# THE EXERCISE
Reproduce the section of the listing that begins at the line containing "make_front_shells()" and finishes at the line containing "zip(*points))), Vector(map(max, zip(*points)))". Include both end lines and nothing beyond them.

# RECORDED INFORMATION
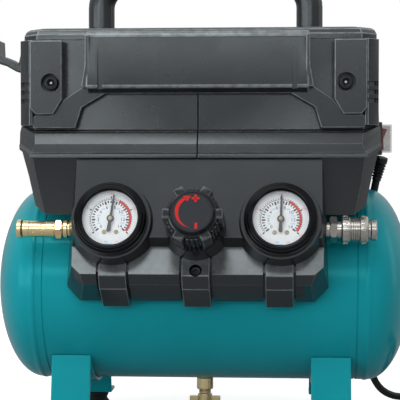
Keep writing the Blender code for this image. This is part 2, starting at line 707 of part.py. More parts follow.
def make_pump():
    """The cylinder, its head and the piston that slides in it."""
    place = (CYLINDER_X, 0, MOTOR_Z)
    turn = (-RIGHT_ANGLE, 0, 0)
    fins = [(31, 59.9)]
    for index in range(3):
        y = 54 - 11 * index
        fins += [(31, y), (26, y - 1), (26, y - 6), (31, y - 7)]
    liner = [*fins, (31, 21), (24, 20), (24, 10.6), (21.4, 10.6), (21.4, 59.9)]
    turned("pump_cylinder", liner, "aluminium", place, turn, steps=20)
    head = [(0, 80), (28, 80), (28, 75), (33, 74), (33, 60.3), (0, 60.3)]
    turned("cylinder_head", head, "aluminium", place, turn, steps=20)
    rod = part("piston_rod", cylinder_mesh("piston_rod", 21, 37, 49, 24), "aluminium", place, turn)
    bar = box_mesh("rod_bar", (-4, -14, -4), (4, 40, 4))
    join(rod, helper("rod_bar", bar, place))
    eye = cylinder_mesh("rod_eye", 9, -4, 4, 20)
    join(rod, helper("rod_eye", eye, (CYLINDER_X, MOTOR_Y, MOTOR_Z), (0, RIGHT_ANGLE, 0)))
    hole = cylinder_mesh("rod_eye_hole", 4.4, -6, 6, 16)
    cut(rod, helper("rod_eye_hole", hole, (CYLINDER_X, MOTOR_Y, MOTOR_Z), (0, RIGHT_ANGLE, 0)))
    outline = [(0, 22), (10, 22), (12, 20), (12, 4), (4, 3), (4, 0), (0, 0)]
    turned("air_filter", outline, "filter_foam", (CYLINDER_X, 68, MOTOR_Z + 33.4), steps=16)


def make_delivery():
    """The check valve on the tank, the copper tube to it and the pressure switch."""
    valve = [(0, 226), (6, 226), (6, 219), (9, 218), (9, 208), (7, 207), (7, 200.5), (0, 200.5)]
    turned("check_valve", valve, "brass", (CHECK_VALVE_X, 0, 0), steps=16)
    route = [
        (48.6, 68, 252), (58, 68, 252), (68, 66, 251.5), (76, 58, 250), (79.6, 46, 247), (80, 33, 244),
        (80, 20, 241), (80, 8, 238.5), (80, 0.8, 234), (80, 0, 226.4),
    ]
    tube("discharge_tube", smooth_points(route, 2), 6, "copper")
    low, high = (97, -52, 205), (127, -16, 250)
    part("pressure_switch", box_mesh("pressure_switch", low, high), "black_plastic")


# Switch and cord


def make_switch():
    """The mains switch on the right side, under its clear splash cover."""
    y, z = SWITCH_Y, SWITCH_Z
    mesh = box_mesh("switch_frame", (143.8, y - 15, z - 14), (150.2, y + 15, z + 14))
    frame = part("switch_frame", mesh, "black_plastic")
    box = box_mesh("switch_box", (118, y - 11, z - 11.5), (146, y + 11, z + 11.5))
    join(frame, helper("switch_box", box))
    cut(frame, helper("rocker_well", box_mesh("rocker_well", (136, y - 8, z - 10), (152, y + 8, z + 10))))
    outline = [(-8, -6), (0.5, -9.2), (4.6, -9), (2.6, 0), (4.6, 9), (0.5, 9.2), (-8, 6)]
    mesh = prism_mesh("switch_rocker", outline, "Y", -7.4, 7.4)
    mesh.transform(Matrix.Rotation(ROCKER_TILT, 4, "Y"))
    part("switch_rocker", mesh, "red_plastic", (149, y, z))
    mesh = box_mesh("switch_cover", (150.5, y - 13, z - 12), (158.5, y + 13, z + 12))
    cover = part("switch_cover", mesh, "smoke_plastic")
    hollow = box_mesh("cover_hollow", (149, y - 11.8, z - 10.8), (157.3, y + 11.8, z + 10.8))
    cut(cover, helper("cover_hollow", hollow))


def make_strain_relief():
    """The tapered boot that the mains cord leaves through."""
    top, end = Vector(RELIEF_TOP), Vector(RELIEF_END)
    length = (end - top).length
    turn = (top - end).to_track_quat("Z", "Y").to_euler()
    outline = [(0, length), (5.4, length), (5.4, length - 5), (4.2, 0.0), (0, 0)]
    turned("cord_strain_relief", outline, "rubber", RELIEF_END, turn, steps=16)


def make_cord():
    """The free mains cord: the run down to the floor, the coil, the short tail and the plug."""
    tube("power_cord", smooth_points(CORD_ROUTE, 2), CORD_DIAMETER, "black_plastic")
    half = COIL_ACROSS * CORD_DIAMETER / 2
    inner, outer = COIL_MIDDLE_RADIUS - half, COIL_MIDDLE_RADIUS + half
    top = COIL_LAYERS * CORD_DIAMETER + 0.2
    outline = [
        (inner + 2, top), (outer - 2, top), (outer, top - 3), (outer, 3), (outer - 2, 0.2), (inner + 2, 0.2),
        (inner, 3), (inner, top - 3),
    ]
    turned("cord_coil", outline, "black_plastic", (*COIL_CENTRE, 0), steps=24)
    tube("cord_tail", smooth_points(TAIL_ROUTE, 2), CORD_DIAMETER, "black_plastic")


def make_plug():
    """A two-pin mains plug that lies beside the coil."""
    x, y, z = PLUG_PLACE
    turn = (RIGHT_ANGLE, 0, 0)
    mesh = cylinder_mesh("plug_body", 13.4, 0, 34, 20)
    mesh.transform(Matrix.Diagonal((1.35, 1.0, 1.0, 1.0)))
    plug = part("plug_body", mesh, "black_plastic", (x, y, z), turn)
    join(plug, helper("plug_neck", cylinder_mesh("plug_neck", 9, -14, 2, 16, top_radius=10), (x, y, z), turn))
    for index, offset in enumerate((-9.5, 9.5)):
        name = f"plug_pin_{index + 1}"
        join(plug, helper(name, cylinder_mesh(name, 2.4, 30, 53, 12), (x + offset, y, z), turn))


def main():
    """Build every sub-part."""
    make_tank()
    make_feet()
    make_drain()
    make_front_shells()
    make_rear_shell()
    make_top_cover()
    make_handle()
    make_hose_hook()
    make_panel()
    make_gauge("tank_gauge", -GAUGE_X, TANK_NEEDLE_TURN)
    make_gauge("outlet_gauge", GAUGE_X, OUTLET_NEEDLE_TURN)
    make_regulator()
    make_air_pipes()
    make_relief_valve()
    make_coupler()
    make_cradle()
    make_motor()
    make_pump()
    make_delivery()
    make_switch()
    make_strain_relief()
    make_cord()
    make_plug()


main()
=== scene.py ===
"""The finished looks of a small portable air compressor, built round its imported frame.

A charcoal plastic housing stands on a teal air tank. Its front carries a tilted panel with
two pressure gauges and the regulator knob, a brass relief valve leaves the panel on the
left and a quick coupler on the right. The mains switch and the cord are on the right side.

Sizes are in millimetres. x and z are those of the frame, and y is counted from the upright
plane through the tank's axis, with the front at negative y.
"""

import logging
import math
from dataclasses import dataclass
from enum import Enum
from typing import Any, Callable, Iterable, Optional, Sequence

import bmesh
import bpy
from mathutils import Matrix, Vector


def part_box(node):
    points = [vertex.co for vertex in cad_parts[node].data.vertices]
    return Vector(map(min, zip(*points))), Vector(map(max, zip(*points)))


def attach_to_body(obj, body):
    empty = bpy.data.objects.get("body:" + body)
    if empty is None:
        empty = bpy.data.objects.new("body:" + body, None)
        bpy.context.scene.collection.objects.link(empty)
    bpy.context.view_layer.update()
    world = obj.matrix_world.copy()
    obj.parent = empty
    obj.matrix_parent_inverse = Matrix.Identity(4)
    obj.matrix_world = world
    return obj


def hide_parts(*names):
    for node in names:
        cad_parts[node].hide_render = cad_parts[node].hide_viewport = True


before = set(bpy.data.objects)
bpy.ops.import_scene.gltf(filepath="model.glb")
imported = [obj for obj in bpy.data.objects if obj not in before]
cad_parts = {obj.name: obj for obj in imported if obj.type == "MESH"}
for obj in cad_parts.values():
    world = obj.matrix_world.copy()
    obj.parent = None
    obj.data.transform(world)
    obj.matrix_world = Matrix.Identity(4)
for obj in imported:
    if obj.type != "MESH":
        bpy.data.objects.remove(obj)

LOG = logging.getLogger("air_compressor")
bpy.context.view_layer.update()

MM = 0.001
TANK_LOW, TANK_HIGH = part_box("tank_shell")
TANK_Y = (TANK_LOW[1] + TANK_HIGH[1]) / 2 / MM
TANK_Z = (TANK_LOW[2] + TANK_HIGH[2]) / 2 / MM
TANK_RADIUS = (TANK_HIGH[2] - TANK_LOW[2]) / 2 / MM
TANK_SEAM_X = TANK_HIGH[0] / MM
TO_WORLD = Matrix.Translation((0, TANK_Y * MM, 0)) @ Matrix.Diagonal((MM, MM, MM, 1))

RIGHT_ANGLE = math.pi / 2
PANEL_TILT = math.radians(17)
FACE_TILT = (RIGHT_ANGLE - PANEL_TILT, 0.0, 0.0)
FORWARD = (RIGHT_ANGLE, 0.0, 0.0)
ALONG_X = (0.0, RIGHT_ANGLE, 0.0)
GAUGE_X = 65.0
GAUGE_SEAT = (-119.0, 178.9)
KNOB_SEAT = (-120.5, 174.8)
EDGE_LAYER = "edge"

Point = Sequence[float]
Outline = Sequence[Point]


class Axis(Enum):
    """The direction in which a prism is drawn out, with its two sideways axes."""

    X = (1, 2, 0)
    Y = (0, 2, 1)
    Z = (0, 1, 2)


class Body(Enum):
    """The bodies that the new pieces ride on, by their names in the frame."""

    FRAME = "frame"
    KNOB = "knob"
    TANK_NEEDLE = "tank_needle"
    OUTLET_NEEDLE = "outlet_needle"
    RELIEF_CAP = "relief_cap"
    SLEEVE = "sleeve"
    ROCKER = "rocker"
    DRAIN_TAP = "drain_tap"


# Shapes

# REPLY
    make_front_shells()
    make_rear_shell()
    make_top_cover()
    make_handle()
    make_hose_hook()
    make_panel()
    make_gauge("tank_gauge", -GAUGE_X, TANK_NEEDLE_TURN)
    make_gauge("outlet_gauge", GAUGE_X, OUTLET_NEEDLE_TURN)
    make_regulator()
    make_air_pipes()
    make_relief_valve()
    make_coupler()
    make_cradle()
    make_motor()
    make_pump()
    make_delivery()
    make_switch()
    make_strain_relief()
    make_cord()
    make_plug()


main()
=== scene.py ===
"""The finished looks of a small portable air compressor, built round its imported frame.

A charcoal plastic housing stands on a teal air tank. Its front carries a tilted panel with
two pressure gauges and the regulator knob, a brass relief valve leaves the panel on the
left and a quick coupler on the right. The mains switch and the cord are on the right side.

Sizes are in millimetres. x and z are those of the frame, and y is counted from the upright
plane through the tank's axis, with the front at negative y.
"""

import logging
import math
from dataclasses import dataclass
from enum import Enum
from typing import Any, Callable, Iterable, Optional, Sequence

import bmesh
import bpy
from mathutils import Matrix, Vector


def part_box(node):
    points = [vertex.co for vertex in cad_parts[node].data.vertices]
    return Vector(map(min, zip(*points))), Vector(map(max, zip(*points)))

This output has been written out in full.